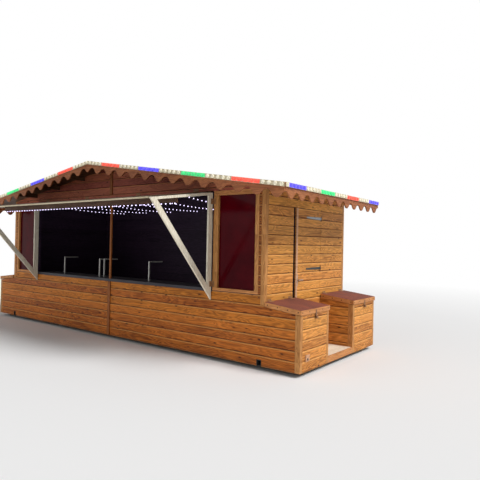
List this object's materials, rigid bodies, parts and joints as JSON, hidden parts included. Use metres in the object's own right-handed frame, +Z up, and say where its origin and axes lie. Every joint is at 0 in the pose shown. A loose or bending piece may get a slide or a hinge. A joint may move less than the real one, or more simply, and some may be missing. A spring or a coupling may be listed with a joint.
{
  "type": "market hut",
  "caption": "Wooden market hut with a serving opening, propped flap, storage boxes with lids, a side door and a scalloped low gable roof",
  "frame": {"origin": "on the ground under the middle of the base, at the foot of the middle foot", "axes": "+X along the front to the right as seen by a customer, +Y from the front into the hut, +Z up"},
  "size_m": [7.774, 3.6382, 3.013],
  "materials": {
    "dark_rubber": "matte",
    "galvanised": "dull zinc grey",
    "deck_wood": "worn brown boards",
    "cream_paint": "satin",
    "oiled_boards": "oiled orange-tan boards",
    "red_boards": "dark reddish-brown boards",
    "light_timber": "lighter oiled timber",
    "dark_timber": "dark stained timber",
    "red_gloss": "glossy burgundy",
    "grey_counter": "satin dark grey",
    "bright_tube": "brushed",
    "bright_handle": "satin",
    "cream_timber": "pale cream paint on timber",
    "lid_felt": "boards under reddish-brown mineral felt",
    "roof_timber": "boards under dark roofing felt",
    "dark_flashing": "matte",
    "scallop_wood": "dark oiled scalloped boards",
    "cream_rail": "pale lamp rails"
  },
  "bodies": {
    "hut": {"base_joists": "galvanised", "base_rails": "galvanised", "box_posts": "light_timber", "box_wall_left": "oiled_boards", "box_walls_right": "oiled_boards", "cabin_corner_posts": "light_timber", "corner_strips": "oiled_boards", "counter": "grey_counter", "counter_stands": "bright_tube", "door_frame": "dark_timber", "eave_boards": "scallop_wood", "entry_board": "oiled_boards", "entry_plate": "cream_paint", "feet": "dark_rubber", "floor_deck": "deck_wood", "fork_tubes": "galvanised", "front_gable": "red_boards", "front_wall": "oiled_boards", "hinge_plates": "galvanised", "lamp_rail_front": "cream_rail", "lamp_rails_side": "cream_rail", "left_wall": "oiled_boards", "middle_battens": "light_timber", "opening_post": "light_timber", "panel_frames": "light_timber", "panels": "red_gloss", "purlins": "light_timber", "rear_base_wall": "oiled_boards", "rear_wall": "oiled_boards", "ridge_cap": "dark_flashing", "right_wall_front": "oiled_boards", "right_wall_over_door": "oiled_boards", "right_wall_rear": "oiled_boards", "roof_boards": "roof_timber", "verge_boards": "scallop_wood"},
    "door": {"door": "oiled_boards", "door_straps": "galvanised", "door_handle": "bright_handle"},
    "lid_right_front": {"lid_right_front": "lid_felt", "lid_fittings_right_front": "galvanised"},
    "lid_right_rear": {"lid_right_rear": "lid_felt", "lid_fittings_right_rear": "galvanised"},
    "lid_left": {"lid_left": "lid_felt", "lid_fittings_left": "galvanised"},
    "flap": {"flap_panel": "cream_timber", "flap_long_rails": "cream_timber", "flap_cross_rails": "cream_timber", "light_rail": "cream_timber", "flap_hinges": "galvanised"},
    "bracket_right": {"bracket_right": "cream_timber", "bracket_hinges_right": "galvanised"},
    "bracket_left": {"bracket_left": "cream_timber", "bracket_hinges_left": "galvanised"}
  },
  "joints": [
    {"name": "door_hinge", "type": "hinge", "parent": "hut", "child": "door", "pos_m": [3.2665, 0.355, 1.195], "axis": [0, 0, 1], "range_deg": [0, 90]},
    {"name": "lid_right_front_hinge", "type": "hinge", "parent": "hut", "child": "lid_right_front", "pos_m": [3.2665, -0.814, 0.925], "axis": [0, -1, 0], "range_deg": [0, 85]},
    {"name": "lid_right_rear_hinge", "type": "hinge", "parent": "hut", "child": "lid_right_rear", "pos_m": [3.2665, 0.789, 0.925], "axis": [0, -1, 0], "range_deg": [0, 85]},
    {"name": "lid_left_hinge", "type": "hinge", "parent": "hut", "child": "lid_left", "pos_m": [-3.2665, 0, 0.925], "axis": [0, 1, 0], "range_deg": [0, 85]},
    {"name": "flap_hinge", "type": "hinge", "parent": "hut", "child": "flap", "pos_m": [0, -1.2065, 2.448], "axis": [-1, 0, 0], "range_deg": [0, 6]},
    {"name": "bracket_right_hinge", "type": "hinge", "parent": "hut", "child": "bracket_right", "pos_m": [2.341, -1.2065, 1.6], "axis": [0, 0, 1], "range_deg": [0, 90]},
    {"name": "bracket_left_hinge", "type": "hinge", "parent": "hut", "child": "bracket_left", "pos_m": [-2.341, -1.2065, 1.6], "axis": [0, 0, -1], "range_deg": [0, 90]}
  ]
}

[Written exercise]: Search the data above for the string "joints" and return every line that has it.

[Solution for this exercise]:
List this object's materials, rigid bodies, parts and joints as JSON, hidden parts included. Use metres in the object's own right-handed frame, +Z up, and say where its origin and axes lie. Every joint is at 0 in the pose shown. A loose or bending piece may get a slide or a hinge. A joint may move less than the real one, or more simply, and some may be missing. A spring or a coupling may be listed with a joint.
  "joints": [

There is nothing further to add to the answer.